Write out the listing below again, precisely as it is given.

━━━━━━

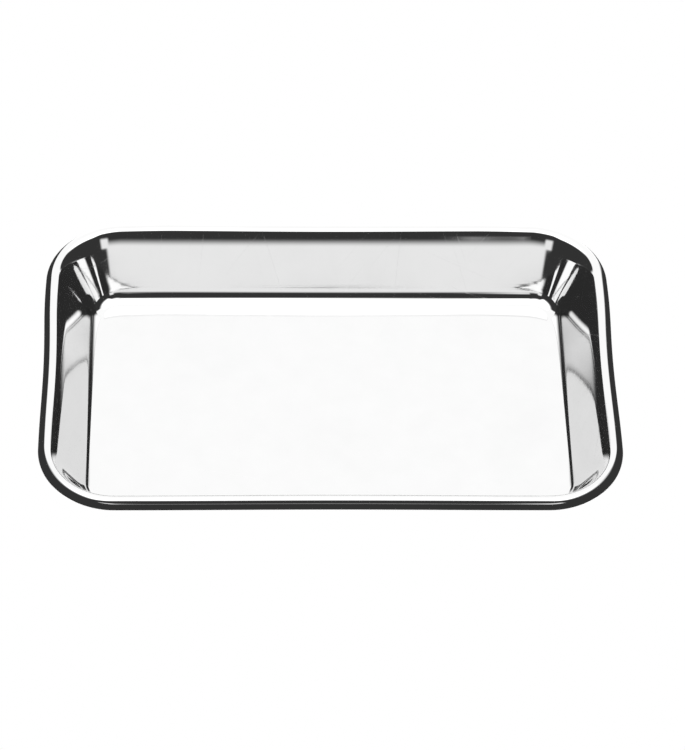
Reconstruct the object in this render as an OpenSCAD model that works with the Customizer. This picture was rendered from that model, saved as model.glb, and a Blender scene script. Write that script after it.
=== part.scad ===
// Instrument tray: one drawn stainless-steel shell whose edge is rolled round a steel wire.
// Millimetres. The long side is along X, +Z is up, and the origin is under the middle of the tray,
// on the surface that it stands on.

/* [Overall] */
// Length over the rolled rim, along X
tray_length = 300; // [200:5:400]
// Width over the rolled rim, along Y
tray_width = 200; // [140:5:300]
// Height from the underside to the top of the rim
tray_height = 35; // [28:1:44]

/* [Sheet] */
// Thickness of the steel sheet
sheet_t = 0.8; // [0.6:0.1:1]
// Angle of the walls from the vertical
wall_draft = 28.5; // [15:0.5:30]
// Inside radius where the floor turns up into the walls
floor_fillet = 9; // [6:0.5:10]
// How much further the top of the walls leans out where it flares into the rim, as an angle
flare_angle = 12.5; // [4:0.5:14]
// Radius of that flare
flare_r = 38; // [20:1:40]

/* [Rim] */
// Outside diameter of the rolled rim
bead_d = 7.6; // [6:0.2:9]
// Plan radius of the tray's corners, at the middle of the rolled rim
corner_r = 36; // [36:1:50]
// Gap between the rolled edge's lip and the back of the wall, as an angle round the bead
lip_gap_angle = 54; // [50:1:75]
// Gap between the rolled sheet and the wire in it
wire_gap = 0.05; // [0.02:0.01:0.2]
// Gap between the two ends of the wire, at the middle of the back side
wire_butt_gap = 0.6; // [0.2:0.1:2]

/* [Hidden] */
$fn = 96;

bead_r = bead_d / 2;
roll_inner_r = bead_r - sheet_t;
wire_r = roll_inner_r - wire_gap;

// The corners turn about these points, and the section is measured outwards from them.
corner_x = tray_length / 2 - bead_r - corner_r;
corner_y = tray_width / 2 - bead_r - corner_r;

// Unit steps in the section: up along the leaning wall, and outwards through it, along its
// straight stretch and at the top of its flare.
wall_up = [sin(wall_draft), cos(wall_draft)];
wall_out = [cos(wall_draft), -sin(wall_draft)];
top_lean = wall_draft + flare_angle;
top_up = [sin(top_lean), cos(top_lean)];
top_out = [cos(top_lean), -sin(top_lean)];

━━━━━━

→ Solution to this exercise:
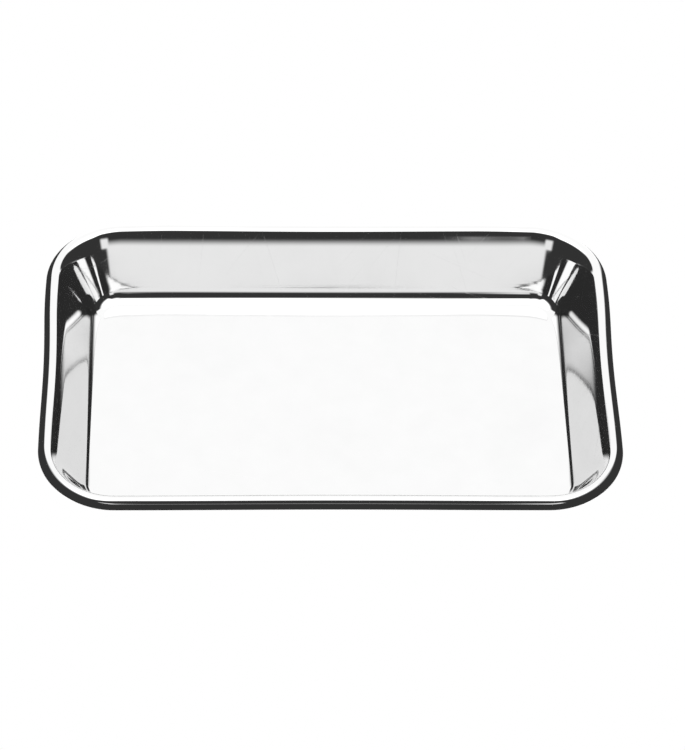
Reconstruct the object in this render as an OpenSCAD model that works with the Customizer. This picture was rendered from that model, saved as model.glb, and a Blender scene script. Write that script after it.
=== part.scad ===
// Instrument tray: one drawn stainless-steel shell whose edge is rolled round a steel wire.
// Millimetres. The long side is along X, +Z is up, and the origin is under the middle of the tray,
// on the surface that it stands on.

/* [Overall] */
// Length over the rolled rim, along X
tray_length = 300; // [200:5:400]
// Width over the rolled rim, along Y
tray_width = 200; // [140:5:300]
// Height from the underside to the top of the rim
tray_height = 35; // [28:1:44]

/* [Sheet] */
// Thickness of the steel sheet
sheet_t = 0.8; // [0.6:0.1:1]
// Angle of the walls from the vertical
wall_draft = 28.5; // [15:0.5:30]
// Inside radius where the floor turns up into the walls
floor_fillet = 9; // [6:0.5:10]
// How much further the top of the walls leans out where it flares into the rim, as an angle
flare_angle = 12.5; // [4:0.5:14]
// Radius of that flare
flare_r = 38; // [20:1:40]

/* [Rim] */
// Outside diameter of the rolled rim
bead_d = 7.6; // [6:0.2:9]
// Plan radius of the tray's corners, at the middle of the rolled rim
corner_r = 36; // [36:1:50]
// Gap between the rolled edge's lip and the back of the wall, as an angle round the bead
lip_gap_angle = 54; // [50:1:75]
// Gap between the rolled sheet and the wire in it
wire_gap = 0.05; // [0.02:0.01:0.2]
// Gap between the two ends of the wire, at the middle of the back side
wire_butt_gap = 0.6; // [0.2:0.1:2]

/* [Hidden] */
$fn = 96;

bead_r = bead_d / 2;
roll_inner_r = bead_r - sheet_t;
wire_r = roll_inner_r - wire_gap;

// The corners turn about these points, and the section is measured outwards from them.
corner_x = tray_length / 2 - bead_r - corner_r;
corner_y = tray_width / 2 - bead_r - corner_r;

// Unit steps in the section: up along the leaning wall, and outwards through it, along its
// straight stretch and at the top of its flare.
wall_up = [sin(wall_draft), cos(wall_draft)];
wall_out = [cos(wall_draft), -sin(wall_draft)];
top_lean = wall_draft + flare_angle;
top_up = [sin(top_lean), cos(top_lean)];
top_out = [cos(top_lean), -sin(top_lean)];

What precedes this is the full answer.